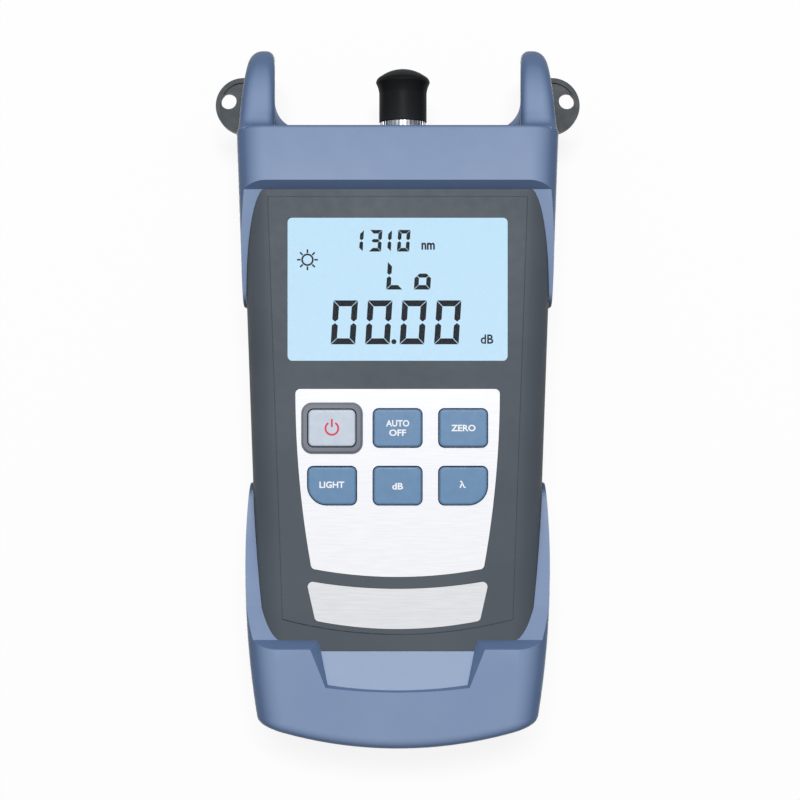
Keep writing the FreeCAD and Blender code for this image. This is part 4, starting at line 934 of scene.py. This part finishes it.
ROWS = (
    Row((Mark.ONE, Mark.THREE, Mark.ONE, Mark.ZERO), (-9.7, 13.1), 3.78, (3.3, 5.8), 0.98, 0.06),
    Row((Mark.BIG_L,), (-0.65, 3.75), 0.0, (4.4, 7.5), 1.2, 0.08),
    Row((Mark.SMALL_O,), (6.8, 3.75), 0.0, (4.4, 7.5), 1.2, 0.08),
    Row((Mark.ZERO,) * 4, (-14.3, -8.8), 9.25, (6.6, 11.8), 1.6, 0.09),
)
UNITS = {"lcd_unit_nm": Lettering("nm", (8.2, 11.65), 3.6, 1.9, 0.035),
         "lcd_unit_db": Lettering("dB", (24.0, -13.3), 3.4, 2.5, 0.02)}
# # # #
#### GIVEN REQUEST:
Copy out the whole listing exactly; please set it all down.

#### CORRECT ANSWER:
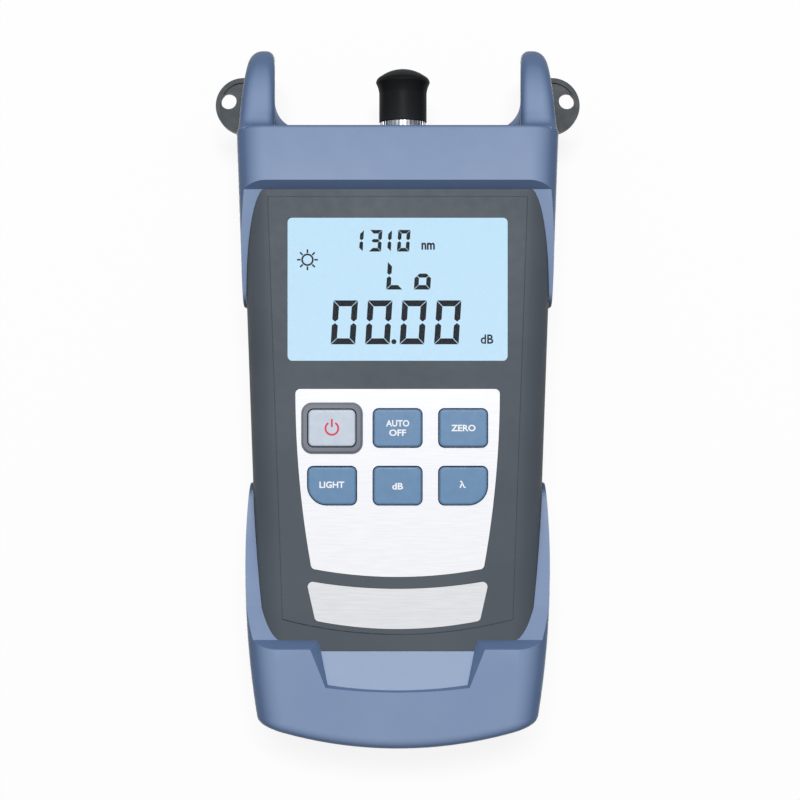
Keep writing the FreeCAD and Blender code for this image. This is part 4, starting at line 934 of scene.py. This part finishes it.
ROWS = (
    Row((Mark.ONE, Mark.THREE, Mark.ONE, Mark.ZERO), (-9.7, 13.1), 3.78, (3.3, 5.8), 0.98, 0.06),
    Row((Mark.BIG_L,), (-0.65, 3.75), 0.0, (4.4, 7.5), 1.2, 0.08),
    Row((Mark.SMALL_O,), (6.8, 3.75), 0.0, (4.4, 7.5), 1.2, 0.08),
    Row((Mark.ZERO,) * 4, (-14.3, -8.8), 9.25, (6.6, 11.8), 1.6, 0.09),
)
UNITS = {"lcd_unit_nm": Lettering("nm", (8.2, 11.65), 3.6, 1.9, 0.035),
         "lcd_unit_db": Lettering("dB", (24.0, -13.3), 3.4, 2.5, 0.02)}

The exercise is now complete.